2015 sucks, indeed it sucks when it comes to how much I have to suffer and how I handled my emotions! However, it is also a year where I learnt a lot and did a lot of stuffs I have never done before! it is filled with ups and downs. I am glad that I survived! no doubt, I do miss him and haven't let go of him entirely but I am feeling much better now! I still cry and being emotional occasionally but I know that I will be fine, truly fine one day!

I am glad that I have a lot of lovely people, friends and family supporting me whenever I needed them. I really appreciate them. I am not used to share my stories/feelings because I know that eventually I am the one who need to face it and no one can help me. Cry all you want but make sure that after the cryings, you will stand up and continue with the route that you are suppose to take! I will be tough, I will be strong! You can do it! You will be a better woman! Do not give up or ruin your life because of a guy who does not appreciate you! Love will come to you when you have learnt how to love yourself.
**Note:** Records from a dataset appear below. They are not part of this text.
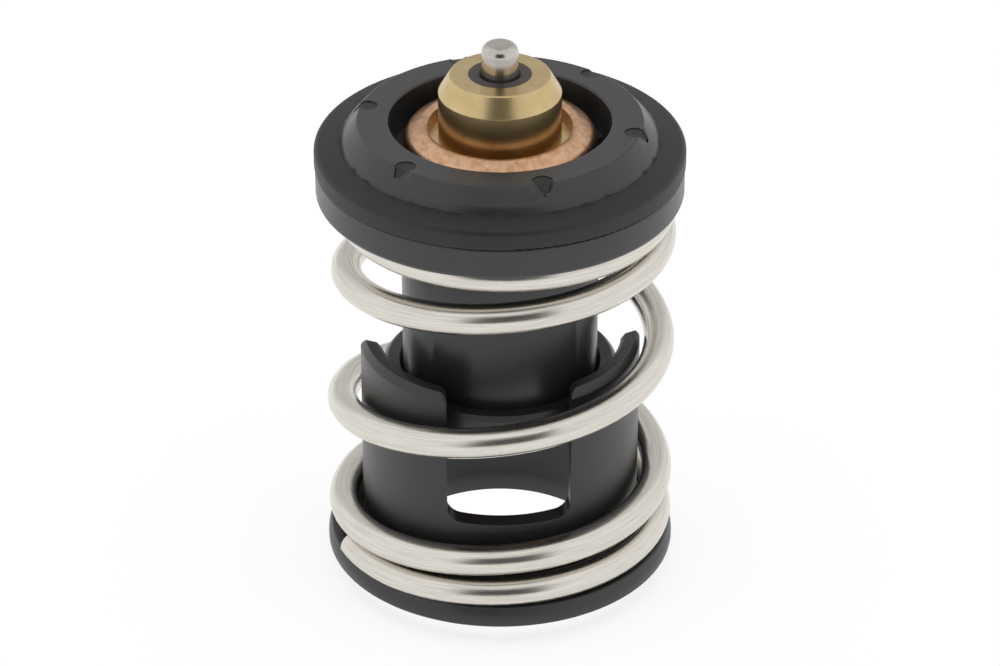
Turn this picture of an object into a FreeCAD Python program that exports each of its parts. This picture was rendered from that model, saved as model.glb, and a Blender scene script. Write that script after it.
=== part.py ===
import FreeCAD, Part
import math
import os

import Sketcher

# Engine coolant regulator insert with a sliding valve: millimetres, +Z up, origin at the
# middle of the base underside. The narrow slot of the cage faces -Y.

doc = FreeCAD.newDocument("CoolantRegulator")
dims = doc.addObject("Spreadsheet::Sheet", "Dims")

# Every independent size once, as a number. The sizes that follow from others are formulas,
# so a changed size carries the pieces fitted to it along. Heights count from the base.
SIZES = [
    ("slide_gap", 0.08, "radial clearance of the tube in the guide collar"),
    ("pin_gap", 0.03, "radial clearance of the pin in its guide, ring and boot"),
    ("fill_gap", 0.02, "clearance between packed pieces inside the element"),
    ("edge_round", 0.4, "rounding of the flange and spigot"),
    ("fine_round", 0.25, "rounding of the fine edges"),
    ("plate_round", 0.6, "rounding under the valve disc"),
    ("edge_bevel", 0.3, "small bevels"),
    # Radii, from the pin outwards.
    ("pin_radius", 1.99, "working pin"),
    ("pin_end_radius", "=pin_radius * 0.6", "inner end of the working pin"),
    ("boot_wall", 2.38, "wall of the rubber boot"),
    ("boot_radius", "=pin_radius + pin_gap + boot_wall", "outside of the boot sleeve"),
    ("wiper_width", 1.38, "width of the ring round the pin"),
    ("wiper_radius", "=pin_radius + pin_gap + wiper_width", "outside of that ring"),
    ("guide_top_land", 2.0, "flat ring on top of the pin guide"),
    ("guide_top_radius", "=wiper_radius + guide_top_land", "flat top of the pin guide"),
    ("guide_bevel_width", 1.25, "width of the bevel of the pin guide"),
    ("guide_radius", "=guide_top_radius + guide_bevel_width", "cylinder of the pin guide"),
    ("lip_gap", 1.45, "width of the groove between the guide and the crimped lip"),
    ("cup_lip_radius", "=guide_radius + lip_gap", "inner edge of the crimped lip"),
    ("lip_width", 1.2, "width of the crimped lip over the clamped shoulder"),
    ("guide_shoulder", "=cup_lip_radius + lip_width", "clamped shoulder of the pin guide"),
    ("collar_wall", 1.15, "wall of the cup collar"),
    ("cup_collar_radius", "=guide_shoulder + collar_wall", "outside of the cup collar"),
    ("cup_step", 0.95, "step from the cup collar to the cup"),
    ("cup_radius", "=cup_collar_radius - cup_step", "outside of the element cup"),
    ("cup_wall", 0.8, "wall of the element cup"),
    ("tube_wall", 1.28, "wall of the valve tube"),
    ("tube_radius", "=cup_radius + fill_gap + tube_wall", "outside of the valve tube"),
    ("collar_width", 2.12, "width of the guide collar"),
    ("collar_rim", "=tube_radius + slide_gap + collar_width", "outside of the guide collar"),
    ("land_overlap", 0.4, "how far the collar runs into the wall"),
    ("wall_bore", "=collar_rim + land_overlap", "inside of the cage wall below the collar"),
    ("bore_step", 0.6, "step from the wall to the thinner prongs"),
    ("prong_bore", "=wall_bore + bore_step", "inside of the three prongs"),
    ("prong_wall", 1.5, "wall of the prongs"),
    ("wall_radius", "=prong_bore + prong_wall", "outside of the cage wall"),
    ("base_lip", 1.0, "how far the base reaches in under the wall"),
    ("base_bore", "=wall_bore - base_lip", "opening in the base"),
    ("spigot_wall", 2.4, "wall of the locating spigot"),
    ("spigot_radius", "=base_bore + spigot_wall", "outside of the locating spigot"),
    ("wire_diameter", 3.1, "spring wire"),
    ("coil_room", 0.7, "room between the cage wall and the lowest coil"),
    ("coil_foot_radius", "=wall_radius + coil_room + wire_diameter / 2", "lowest coil, mean"),
    ("coil_draw", 0.35, "how much narrower the uppermost coil is"),
    ("coil_top_radius", "=coil_foot_radius - coil_draw", "uppermost coil, mean"),
    ("flange_rim", 0.2, "how far the flange stands out from under the lowest coil"),
    ("flange_radius", "=coil_foot_radius + wire_diameter / 2 + flange_rim", "spring flange"),
    ("plate_rim", 0.5, "how much wider than the flange the disc is"),
    ("disc_radius", "=flange_radius + plate_rim", "lower plate of the valve disc"),
    ("seal_bulge", 0.1, "how far the seal stands out of the plate"),
    ("seal_radius", "=disc_radius + seal_bulge", "outside of the moulded seal"),
    ("well_room", 1.55, "gap between the element and the opening in the disc"),
    ("well_radius", "=cup_collar_radius + well_room", "opening in the disc"),
    ("top_ring", 3.4, "width of the flat top ring"),
    ("cone_top_radius", "=well_radius + top_ring", "outer edge of the flat top ring"),
    ("cone_width", 1.95, "width of the conical face"),
    ("cone_foot_radius", "=cone_top_radius + cone_width", "foot of the conical face"),
    ("cone_lip", 0.35, "how far the cone foot overhangs the seal groove"),
    ("seal_root", "=cone_foot_radius - cone_lip", "root of the seal groove"),
    ("gate_radius", 1.18, "moulding gate of the seal"),
    ("gate_inset", 0.7, "how far the gates stand in from the edge of the top ring"),
    ("gate_ring", "=cone_top_radius - gate_inset", "distance of the gates from the axis"),
    ("gate_angle", 13.5, "first gate from the front, degrees"),
    ("runner_radius", 0.8, "runner from a gate to the seal"),
    # Slots and hooks.
    ("front_half", 6.75, "half width of the narrow slot"),
    ("back_half", 8.2, "half width of the two wide slots"),
    ("slot_corner", 1.5, "corner radius at the foot of a slot"),
    ("prong_bevel", 0.6, "bevel at the ends of the prong tops"),
    ("hook_reach", 1.3, "how far a snap hook stands out of the tube"),
    ("hook_angle", 24, "width of a snap hook around the tube"),
    ("hook_land", 0.6, "upright edge of a snap hook"),
    ("hook_play", 0.05, "play between the hooks and the collar"),
    ("slit_width", 1.2, "relief slit beside each hook"),
    ("slit_height", 5.0, "height of the relief slits"),
    ("slit_offset", 2.9, "distance of a relief slit from the middle of its hook"),
    # Heights, from the base up.
    ("spigot_length", 2.3, "height of the locating spigot"),
    ("flange_thickness", 2.35, "thickness of the spring flange"),
    ("flange_top", "=spigot_length + flange_thickness", "seat of the spring"),
    ("foot_wall", 8.55, "closed wall above the flange"),
    ("slot_foot", "=flange_top + foot_wall", "lower edge of the slots"),
    ("window_height", 8.7, "open height of the slots below the collar"),
    ("collar_foot", "=slot_foot + window_height", "underside of the guide collar"),
    ("collar_height", 3.45, "height of the guide collar"),
    ("collar_top", "=collar_foot + collar_height", "upper face of the guide collar"),
    ("prong_reach", 3.75, "how far the prongs stand above the collar"),
    ("prong_height", "=collar_top + prong_reach", "top of the prongs"),
    ("hook_height", 2.4, "how far the tube reaches below the collar"),
    ("tube_foot", "=collar_foot - hook_height", "foot of the valve tube"),
    ("valve_lift", 17.5, "height of the disc above the prongs"),
    ("disc_foot", "=prong_height + valve_lift", "underside of the valve disc"),
    ("plate_height", 3.2, "height of the lower plate"),
    ("plate_top", "=disc_foot + plate_height", "upper face of the lower plate"),
    ("seal_side", 2.6, "height of the side of the seal before its rounding"),
    ("seal_edge", "=plate_top + seal_side", "upper edge of the seal"),
    ("seal_round", 0.8, "rounding of the upper edge of the seal"),
    ("seal_rise", 0.5, "rise of the seal to the foot of the conical face"),
    ("cone_foot", "=seal_edge + seal_rise", "foot of the conical face"),
    ("cone_height", 2.3, "height of the conical face"),
    ("disc_top", "=cone_foot + cone_height", "flat top ring of the disc"),
    ("well_depth", 4.2, "depth of the well round the element"),
    ("well_floor", "=disc_top - well_depth", "ledge around the element"),
    ("gate_depth", 4.6, "depth of a gate below the flat top ring"),
    ("gate_foot", "=disc_top - gate_depth", "lower end of a gate"),
    ("gate_sink", 0.18, "depth of the gate plug below the disc face"),
    ("runner_height", "=gate_foot + runner_radius + fill_gap * 5", "height of the runners"),
    ("cup_seat_depth", 2.0, "depth of the seat of the cup collar below the well"),
    ("cup_collar_foot", "=well_floor - cup_seat_depth", "underside of the cup collar"),
    ("lip_drop", 0.45, "crest of the crimped lip below the flat top ring"),
    ("cup_lip_height", "=disc_top - lip_drop", "crest of the crimped lip"),
    ("lip_inset", 0.55, "how far the lip runs in towards the guide at its foot"),
    ("cup_lip_slope", 0.95, "fall of the crimped lip towards its outside"),
    ("lip_thickness", 1.65, "height of the crimped lip over the clamped shoulder"),
    ("guide_shoulder_top", "=cup_lip_height - lip_thickness", "top of the clamped shoulder"),
    ("guide_side", 5.4, "height of the cylinder of the pin guide"),
    ("guide_bevel_foot", "=guide_shoulder_top + guide_side", "foot of the guide's bevel"),
    ("guide_bevel", 2.1, "height of the bevel of the pin guide"),
    ("guide_top", "=guide_bevel_foot + guide_bevel", "height of the pin guide"),
    ("wiper_height", 2.4, "height of the ring round the pin"),
    ("pin_reach", 3.6, "how far the pin stands out of its guide"),
    ("pin_top", "=guide_top + pin_reach", "tip of the working pin"),
    ("pin_round", 1.0, "rounding of the tip"),
    ("cup_depth", 25.0, "length of the element cup below its collar"),
    ("cup_foot", "=cup_collar_foot - cup_depth", "closed end of the element cup"),
    ("cup_corner", 1.5, "rounding of the closed end of the cup"),
    ("cup_floor", "=cup_foot + cup_wall", "inside of the closed end"),
    ("cup_ledge", "=cup_collar_foot + cup_wall", "ledge that the boot flange lies on"),
    ("boot_flange", 1.2, "thickness of the clamped boot flange"),
    ("boot_top", "=cup_ledge + boot_flange", "upper face of the boot flange"),
    ("wax_depth", 3.7, "wax below the closed end of the boot"),
    ("boot_foot", "=cup_floor + wax_depth", "closed end of the boot"),
    ("boot_end", 2.5, "thickness of the closed end of the boot"),
    ("pin_foot", "=boot_foot + boot_end", "inner end of the working pin"),
    ("pin_taper", 5.0, "length of the tapered inner end"),
    ("chafing_height", 1.0, "height of the backing ring under the guide"),
    # Spring.
    ("coil_turns", 4.4, "number of turns"),
    ("coil_start", -72, "direction of the lower wire end from the front, degrees"),
    ("closed_pitch", "=wire_diameter * 1.016", "rise of a closed turn"),
    ("ground_depth", "=wire_diameter * 0.34", "wire ground away at each end"),
    ("ease_turns", 0.944, "turns over which the pitch opens and closes"),
    ("opening_turn", 1.24, "turn at which the pitch is half open"),
    ("closing_turn", 3.26, "turn at which the pitch is half closed"),
]
for row, (alias, value, meaning) in enumerate(SIZES, start=1):
    dims.set("A%d" % row, meaning)
    dims.set("B%d" % row, str(value))
    dims.setAlias("B%d" % row, alias)
doc.recompute()
NAMES = {alias for alias, _value, _meaning in SIZES}


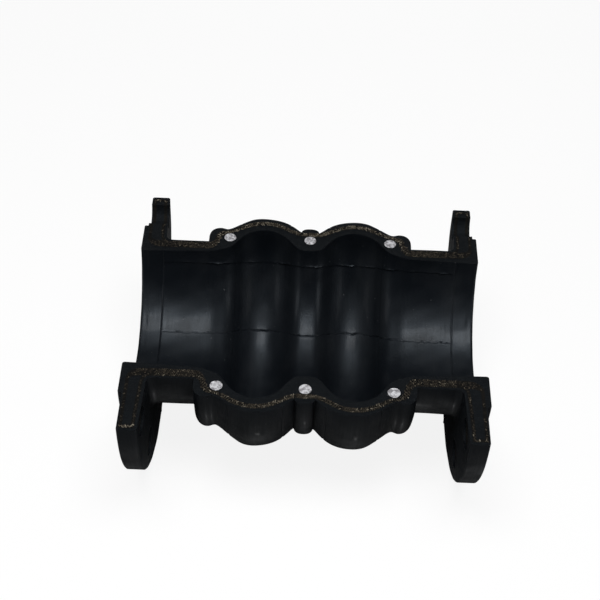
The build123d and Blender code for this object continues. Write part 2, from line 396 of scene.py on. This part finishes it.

Wednesday, December 31, 2014

End of 2014

2014 has been a great year! No doubt bout that! Lots of life changing events from ending my pupillage life to starting a LLM program in UK which is smthg like my dream come true! Really appreciate this chance thanks to my lovely parents especially daddy 😬 learnt a lot and more to learn! I hope 2015 will be better! Will spend more than half of 2015 in UK and I hope it will be a great year ❤️
Wish for snow in January😬😬😬
NYR
1 complete my LLM well
I shall try my best even though it is not easy!!!! Gayao! Be hardworking and go go go for all the essays and thesis! 
2 utilize the kitchen
I gonna bake n cook well!!! XD
3 readings
As usual, I think I need to read more n more! Perhaps I will get a kindle this year! 
4 exercise 
Due to the weather, I can't really jog outdoor, so I shall swim or rock climb anything! Must work out! 
5 get a job 
I guess this only applies when I m bak to Msia, I wish to enter a reputable firm and start my legal career officially! 
6 save 
Well this is an important habit 
7 travel alone 
No matter where or how many days I wanna experience this! 😆
8 keep all the friendship and families 
Away from home has indeed made me missed out a lot of events back in Msia I shall make sure we r still together no matter where am I 

I guess that's all for now... The list isn't complete I believe as time goes by I will have more dreams coming~

Thanks for the love one being by my side~ 
Another year another challenge!
Bye 14 welcome 15! 
Happy New Year from London, in a Mexican grilled restaurant😆 

Monday, December 1, 2014

thoughts

I don't really blog nowadays, loss the passion in it XD
well well well, I can't believe that 2014 is coming to an end! SO SOON!
a lot of things happened this year, and yea, I am typing this blog  post from Sheffield.
Away for 2 months d!
I have come to UK in Sept to pursue a postgraduate study in Law, which is something really out of my plan! I am glad and feeling lucky that I am here today =)
Students' life is always the best!
life is pretty good.
I have settled down, UK is great, yet no doubt I miss Msia a lot, especially the people and food there.
Postgraduate and Undergraduate is quite different, I have to be more independent.
and to be frank, I am spending most of the time alone. 
walking alone to class, walking home alone... I sounded so pathetic huh? LOL 
Life is not that bad~haha~sometimes I do hang out with friends, but the feeling is very different as compared to the days when I was doing my undergraduate studies. Not sure how to describe that~ aihz
anyway, I am very lucky to know these bunch of new friends, new coursemates, new housemates!
they are really nice and those who have been studying in Sheffield for the pass few years are very good in welcoming me and making sure I have a good time here! I really appreciate them in inviting me over for a gathering or dinner =D

I believe that this 1 year of study will be a great experience to me.. 
I am forced to cook for myself, took up some baking skills (bcoz I am craving for desserts, and there's an oven in the kitchen, so why not utilize it right?)
hope that everything goes well and hope that ppl I love in Msia are doing well too!